How to avoid a hippo?
In my keynote to the Chief Data Scientist Forum, Europe, I was asked to discuss the “HiPPO” – the Highest Paid Person’s Opinion, for it is the HiPPO we must study carefully if we are to create a lasting legacy based on fact, not fiction and avoid creating these urban myths in our businesses.
When I agreed to do the talk back in April, I wrote some scribbled notes that sketched out what I wanted to say. Four months, and bucket loads of data later, I picked up my rough notes and read “talk about how to avoid a hippo”. The “avoid” was even underlined. I’d helpfully drawn myself a picture of a Hippopotamus amphibious to help reinforce my point, drawing myself to the animal rather than the sometimes mythical boardroom figure.
How do you go about tackling such a question? It seems like such a trivial question to answer. “You avoid a hippo by just living a normal life” I thought, desperately trying to remember the context in which I’d set myself the question. How can I possibly talk for twenty minutes about this, other than to recount a humorous anecdote that may border more on urban myth than it did in fact.
To make progress here, I need to focus on “how to find a hippo” and then use my learnings to understand how to avoid one.
Mathematicians call this the “dual problem” – where we consider the problem from a different perspective and use what we’ve learnt to help us see our problem from our original viewpoint.
I spent almost an entire Sunday afternoon pondering the conditional probability of finding a hippo and then not finding a hippo. I drew diagrams, created equations and tried to craft a compelling visualisation. After four hours of effort, I stepped away from the problem to refocus on the bigger picture.
If was to mark my own work, I’d certainly give myself a few method marks for effort. But, in pursuit of my goal, I’d become lost in the detail – heading towards an increasingly complex game of searching for animals in space. I’d left the boardroom caricature behind a long time ago.
The quality and efficacy of my work was not in question; but the relevance and context was.
We must strike a balance between creativity and innovation whilst maintaining a clear focus on our end goal. The key to this is to remain focused on asking the right questions at the right time. As leaders of data science, we must help our clients and stakeholders ask us questions in language we understand.
As a mathematician working in a marketing agency, one of the most compelling things I’ve been taught is that scientists use language differently than marketeers and creatives. There is skill and definite tradecraft in being able to communicate across the domains in a way that both teams can understand.
"Data Science ready" questions are hard to come by.
When Sky Sports came to us last year we spent time working with their teams to help pose the right question to our data scientists. The Sky team didn’t turn up to the first meeting with a fully formed, “data science ready” question.

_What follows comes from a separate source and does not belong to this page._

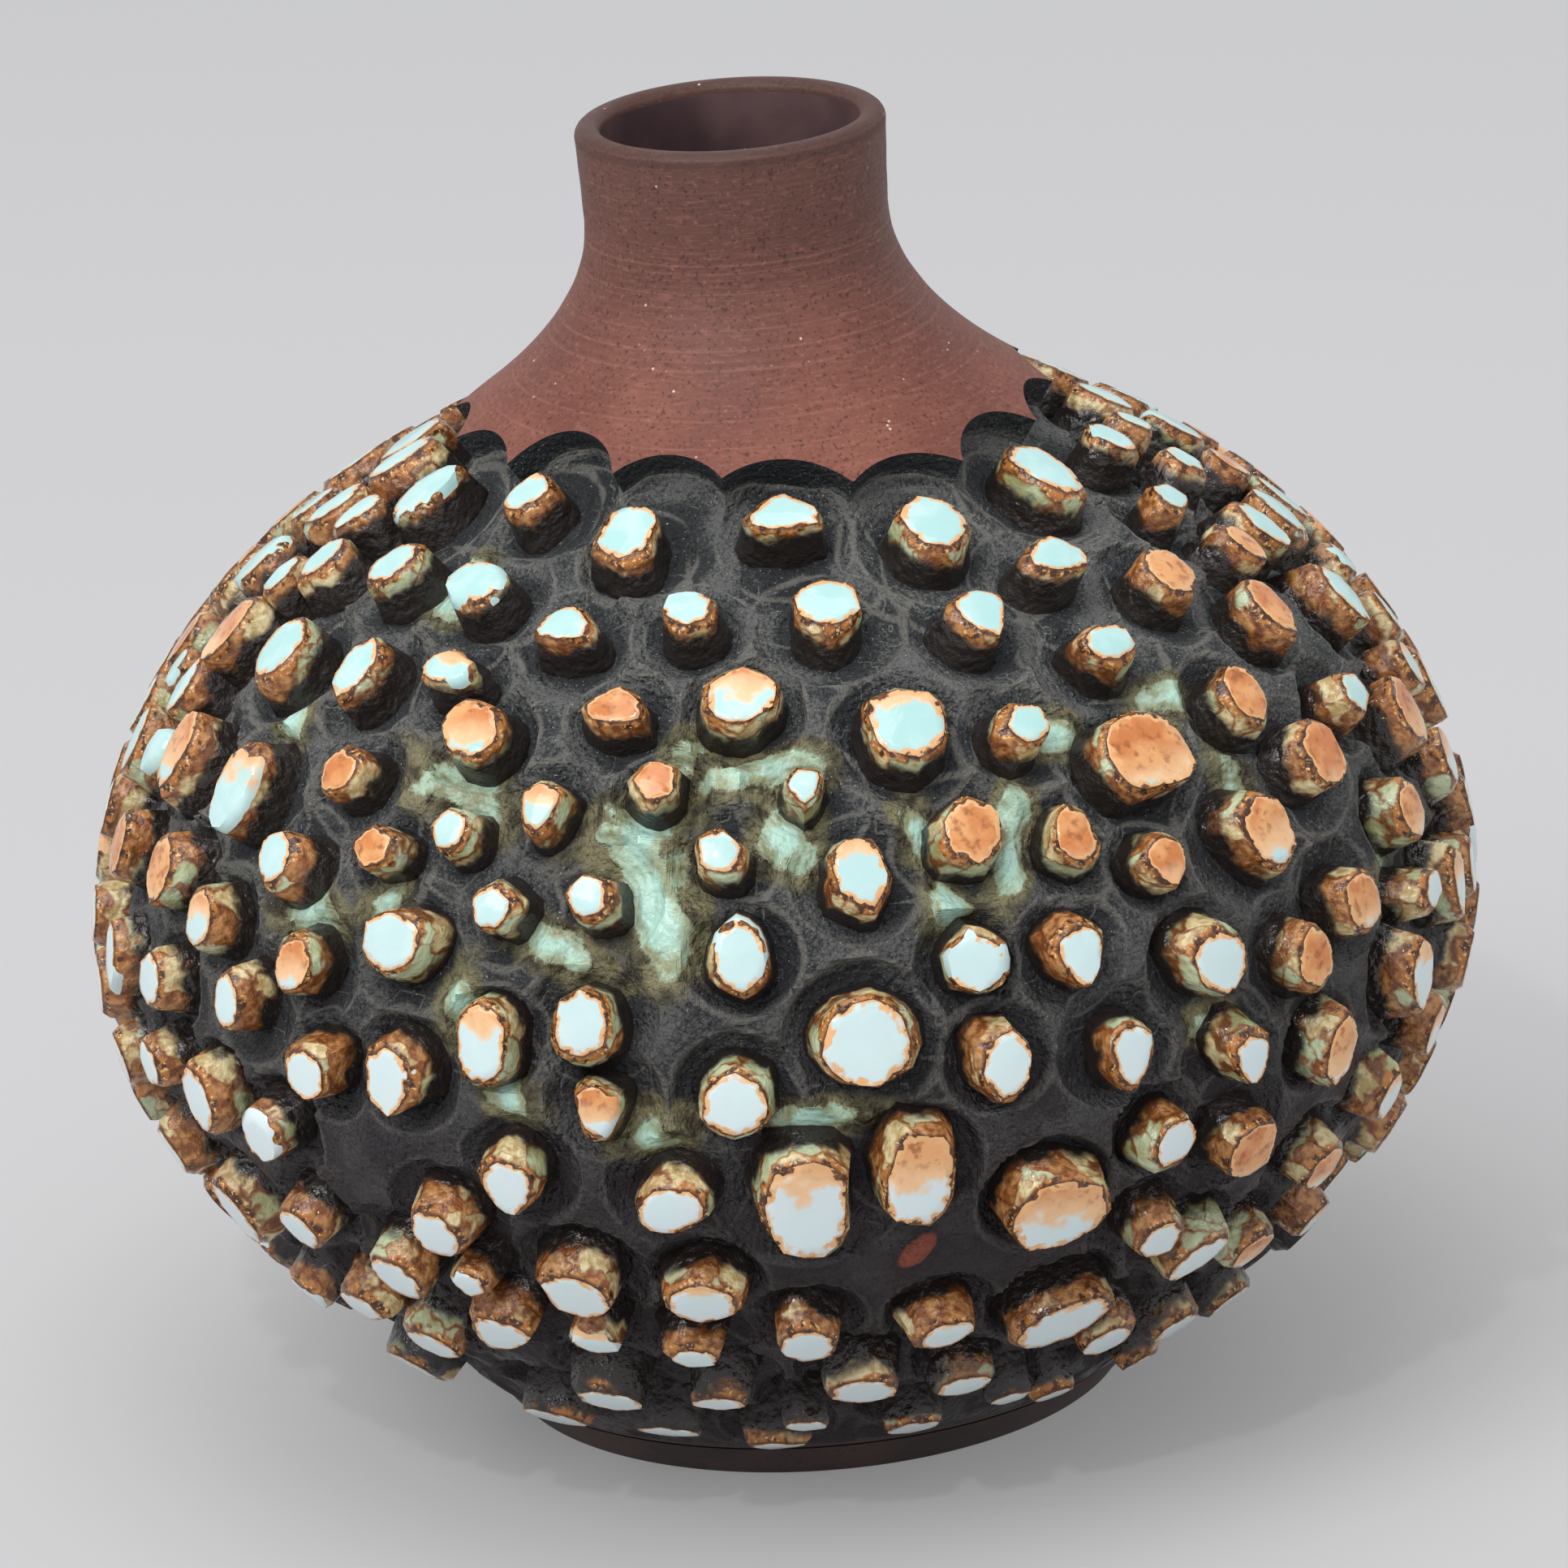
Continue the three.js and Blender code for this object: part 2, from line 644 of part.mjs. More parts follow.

The essence of their brief was to help them to build a socially engaging campaign to reinforce the Sky and Premier League partnership in the mind of football fans. It took us a month or so to convert the marketing brief into a set of questions that we could answer by using data science.
We did this by understanding the behaviour of football fans and clustering the behaviour by club and topic. We used 70 million tweets in our behavioural study, to help us focus in on how 6.4 million UK football fans behaved.
Using this knowledge we understood how fans would engage with Sky to create an engaging digital narrative in a way which added value for Sky, football fans and the Premier League. You can read more about our award winning work, which put insight at the heart of a Thierry Henry advert, here. In total, the campaign drove 18 million facebook views and was branded the “greatest thing in the history of the Universe” by the Daily Mail.
The very core of data science is hard; to find unknown unknowns in a way which upholds scientific principles in a way that is valuable to the organisations that seek our help. However, as leaders in the field, we must focus our thoughts to help us ask the right questions to create compelling narratives that avoid the need for our leadership colleagues to create their own urban myths.
Urban myths propagate because the story they tell is so compelling; our job as data scientists is to make the true story so compelling with our "data science facts" that it needs no more embellishment.
This article was written to support my talk at the Chief Data Scientist forum conference, held in London on 13th and 14th September 2016.